5 Fast Facts About the Berry Amendment
The Berry Amendment was passed to help American manufacturers. Laws passed by the legislature will rarely instruct private businesses where or how they procure their goods. The one area where Congress can influence manufacturing is in dictating preferences for government agencies. By favoring American companies in their purchases, organizations like the Department of Defense can have a positive impact on the American economy.
The Berry Amendment is part of the Buy American Act. The Berry Amendment was named for Ellis Berry, who was a member of the U.S. House of Representatives from 1951 – 1971. During his first term in Congress, Berry introduced an amendment to the Buy American Act to expand the law to cover all clothing, cotton, and wool. The Buy American Act was initially created in 1933, signed into law on the last day of Hoover’s Presidency. This was meant as an answer to the damage done to the economy by the Great Depression, which was at its lowest point. Though it’s impossible to point to one solution or event that helped the country recover, the Buy American Act was passed at around the same time that the economy began to improve.
Berry Amendment Compliance is a requirement for manufacturers of Department of Defense contracts. The Berry Amendment, codified into permanent law in 1994, makes it unlawful for the Department of Defense to purchase specific materials from non-US manufacturers. This creates a legal mandate at every level of administration for a large government department to spend taxpayer money specifically on American products.
The Amendment specifically applies to textiles, food, and specialty metals. The category of textiles includes a large number of different kinds of equipment and material used by various operators within the Department of Defense. The Amendment includes tents, cotton and other natural fibers like silk or wool, synthetic fabric, clothing, fuel bladders, and hazmat suits. Other kinds of products might be covered by other statues, laws or amendments. Some examples of this include Defense Federal Acquisition Regulation Supplement (DFARS) and Procedures, Guidance, and Information (PGI).
Compliance is a guarantee that all products and components are completely domestic. The Berry Amendment, as a part of the Buy American Act, specifically adds the above products to the top-level instructions of the law.
What is the Berry Amendment?
The Berry Amendment stipulates that any Department of Defense textile product must be created in the United States, by American-owned manufacturers. A Berry Amendment compliant product is one that meets those criteria. It’s a common misconception that a company or organization can be Berry Compliant. It’s not the company but the products that the company makes that are Berry Amendment compliant. A company that can create Berry compliant products may also produce products that wouldn’t necessarily meet the strictures and requirements outlined in the Berry Amendment.

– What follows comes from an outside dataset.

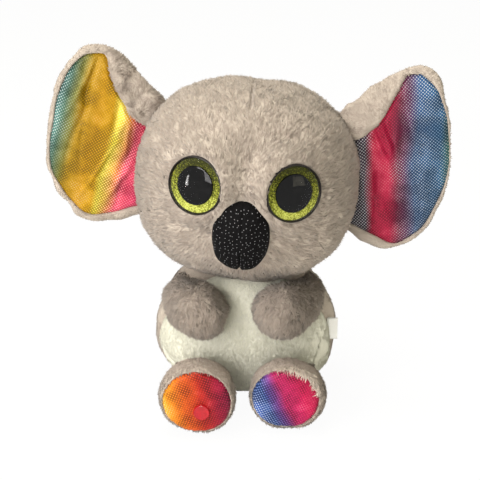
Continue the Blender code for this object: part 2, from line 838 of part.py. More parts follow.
def build():
    global parts, cutters
    clear_scene()
    parts = new_collection("plush_koala")
    cutters = new_collection("cutters")
    cages = {"head": head_cage(), "body": body_cage()}
    head_joint = joint_empty("head_joint", NECK_FRAME)
    face = clearance_of("face", cages["head"], HEAD_FRAME)
    torso = clearance_of("torso", cages["body"], Matrix())
    make_body(cages["body"])
    make_head(cages["head"], head_joint)
    make_nose(face, head_joint)
    legs = {}
    for label, side in SIDES:
        make_eye(label, side, face, head_joint)
        make_ear(label, side, cages["head"], head_joint)
        make_arm(label, side, cages)
        legs[label] = make_leg(label, side, cages)
    make_badge(legs["right"], leg_cage(-1))
    make_tag(torso)


build()
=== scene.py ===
import json
import math

import bmesh
import bpy
import numpy as np
from bpy.props import FloatProperty, FloatVectorProperty, PointerProperty
from mathutils import Matrix, Vector
from mathutils.bvhtree import BVHTree

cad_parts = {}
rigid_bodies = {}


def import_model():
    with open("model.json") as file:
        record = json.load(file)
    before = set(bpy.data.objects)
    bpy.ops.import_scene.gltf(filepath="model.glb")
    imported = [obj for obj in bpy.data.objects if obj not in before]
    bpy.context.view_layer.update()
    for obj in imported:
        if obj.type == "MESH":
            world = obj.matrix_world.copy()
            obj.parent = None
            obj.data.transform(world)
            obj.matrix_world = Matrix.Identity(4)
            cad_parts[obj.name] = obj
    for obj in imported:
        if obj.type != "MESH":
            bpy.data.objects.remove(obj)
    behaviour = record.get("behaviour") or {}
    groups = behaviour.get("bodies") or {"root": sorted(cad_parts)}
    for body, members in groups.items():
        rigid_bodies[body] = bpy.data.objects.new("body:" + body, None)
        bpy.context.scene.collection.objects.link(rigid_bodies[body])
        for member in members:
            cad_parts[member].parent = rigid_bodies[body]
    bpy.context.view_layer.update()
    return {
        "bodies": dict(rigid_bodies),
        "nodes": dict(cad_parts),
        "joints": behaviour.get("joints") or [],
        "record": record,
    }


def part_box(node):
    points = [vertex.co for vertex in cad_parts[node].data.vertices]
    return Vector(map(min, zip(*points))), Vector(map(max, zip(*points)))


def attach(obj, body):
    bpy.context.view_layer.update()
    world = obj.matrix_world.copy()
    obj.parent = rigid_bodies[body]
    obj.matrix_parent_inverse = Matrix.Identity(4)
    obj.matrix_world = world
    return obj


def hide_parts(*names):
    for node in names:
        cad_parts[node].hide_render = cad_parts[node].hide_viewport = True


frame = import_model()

bl_info = {
    "name": "Plush koala",
    "version": (1, 0, 0),
    "blender": (4, 5, 0),
    "location": "View3D > Sidebar > Koala",
    "description": "Sews a plush koala with foil ears and soles round its plain solids",
    "category": "Object",
}

SIDES = (("left", 1), ("right", -1))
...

What is the History of the Berry Amendment?
The Berry Amendment was named for Ellis Yarnal Berry, a member of the U.S. House of Representatives. During his tenure in Congress, Berry introduced an amendment to the Buy American Act to expand the law to cover all clothing, cotton, and wool. Ever since 1952 any restrictions in the annual Defense Appropriation Acts became known as Berry Amendments.
Although it was originally passed in the 1950s, The Berry Amendment continues the requirement that restricts the Department of Defense (DoD) from using funds for buying food, clothing, fabrics, fibers, yarns, other textiles, and hand or measuring tools that are not grown, reprocessed, reused, or produced in the United States. The Berry Amendment has been critical to maintaining the safety and security of our armed forces, by requiring covered items to be produced in the United States. With respect to textiles and clothing, the Berry Amendment has been critical to the viability of the production base in the United States.
Is the Berry Amendment Also the Kissel Amendment?
In 2009, Congressman Larry Kissell proposed legislation added to the American Recovery and Reinvestment Act mandating that any textile products contracted by the U.S. Department of Homeland Security be manufactured in the United States with 100 percent U.S. inputs. This so-called Kissell Amendment was modeled on and restates many of the specific provisions of the Berry Amendment.
Are There Exceptions to the Berry Amendment?
The official website of the International Trade Administration lists some noteworthy exemptions to the Berry Amendment but also notes that these are rare. Major exceptions to the Berry Amendment are typically restricted to items that cannot be obtained by domestic manufacturers. In a country as diverse and entrepreneurial as the US, this is a rare exemption indeed.